===== PROVIDED INFORMATION
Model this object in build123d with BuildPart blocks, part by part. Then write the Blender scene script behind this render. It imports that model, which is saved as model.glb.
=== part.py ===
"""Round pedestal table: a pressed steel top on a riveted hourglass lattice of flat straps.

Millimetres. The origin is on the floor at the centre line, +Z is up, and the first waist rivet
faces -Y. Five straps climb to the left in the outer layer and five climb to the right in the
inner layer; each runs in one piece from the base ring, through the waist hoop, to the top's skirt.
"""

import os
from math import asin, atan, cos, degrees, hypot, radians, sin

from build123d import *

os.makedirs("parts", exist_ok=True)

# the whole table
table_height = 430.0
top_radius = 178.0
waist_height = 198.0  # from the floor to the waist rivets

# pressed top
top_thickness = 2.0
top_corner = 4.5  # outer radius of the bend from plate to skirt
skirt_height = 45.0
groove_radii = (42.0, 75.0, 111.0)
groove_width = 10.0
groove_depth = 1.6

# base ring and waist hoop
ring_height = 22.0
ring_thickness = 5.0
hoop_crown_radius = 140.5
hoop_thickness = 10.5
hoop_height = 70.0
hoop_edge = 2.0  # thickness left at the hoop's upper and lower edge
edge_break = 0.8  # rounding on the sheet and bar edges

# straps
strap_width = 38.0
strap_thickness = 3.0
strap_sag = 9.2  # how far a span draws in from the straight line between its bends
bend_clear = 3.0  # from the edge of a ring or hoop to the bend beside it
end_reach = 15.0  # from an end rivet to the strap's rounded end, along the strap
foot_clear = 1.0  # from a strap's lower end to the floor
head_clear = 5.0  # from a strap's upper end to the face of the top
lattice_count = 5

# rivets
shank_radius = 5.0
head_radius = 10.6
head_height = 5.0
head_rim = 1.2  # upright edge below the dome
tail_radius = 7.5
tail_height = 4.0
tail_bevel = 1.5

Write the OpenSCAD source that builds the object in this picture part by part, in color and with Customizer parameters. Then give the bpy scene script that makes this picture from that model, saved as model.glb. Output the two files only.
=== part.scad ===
==========
### EXERCISE
Up to and including the line that holds "lattice_count = 5", reproduce the records above exactly from their first line, and give nothing else.

### THE COMPLETED TASK
Model this object in build123d with BuildPart blocks, part by part. Then write the Blender scene script behind this render. It imports that model, which is saved as model.glb.
=== part.py ===
"""Round pedestal table: a pressed steel top on a riveted hourglass lattice of flat straps.

Millimetres. The origin is on the floor at the centre line, +Z is up, and the first waist rivet
faces -Y. Five straps climb to the left in the outer layer and five climb to the right in the
inner layer; each runs in one piece from the base ring, through the waist hoop, to the top's skirt.
"""

import os
from math import asin, atan, cos, degrees, hypot, radians, sin

from build123d import *

os.makedirs("parts", exist_ok=True)

# the whole table
table_height = 430.0
top_radius = 178.0
waist_height = 198.0  # from the floor to the waist rivets

# pressed top
top_thickness = 2.0
top_corner = 4.5  # outer radius of the bend from plate to skirt
skirt_height = 45.0
groove_radii = (42.0, 75.0, 111.0)
groove_width = 10.0
groove_depth = 1.6

# base ring and waist hoop
ring_height = 22.0
ring_thickness = 5.0
hoop_crown_radius = 140.5
hoop_thickness = 10.5
hoop_height = 70.0
hoop_edge = 2.0  # thickness left at the hoop's upper and lower edge
edge_break = 0.8  # rounding on the sheet and bar edges

# straps
strap_width = 38.0
strap_thickness = 3.0
strap_sag = 9.2  # how far a span draws in from the straight line between its bends
bend_clear = 3.0  # from the edge of a ring or hoop to the bend beside it
end_reach = 15.0  # from an end rivet to the strap's rounded end, along the strap
foot_clear = 1.0  # from a strap's lower end to the floor
head_clear = 5.0  # from a strap's upper end to the face of the top
lattice_count = 5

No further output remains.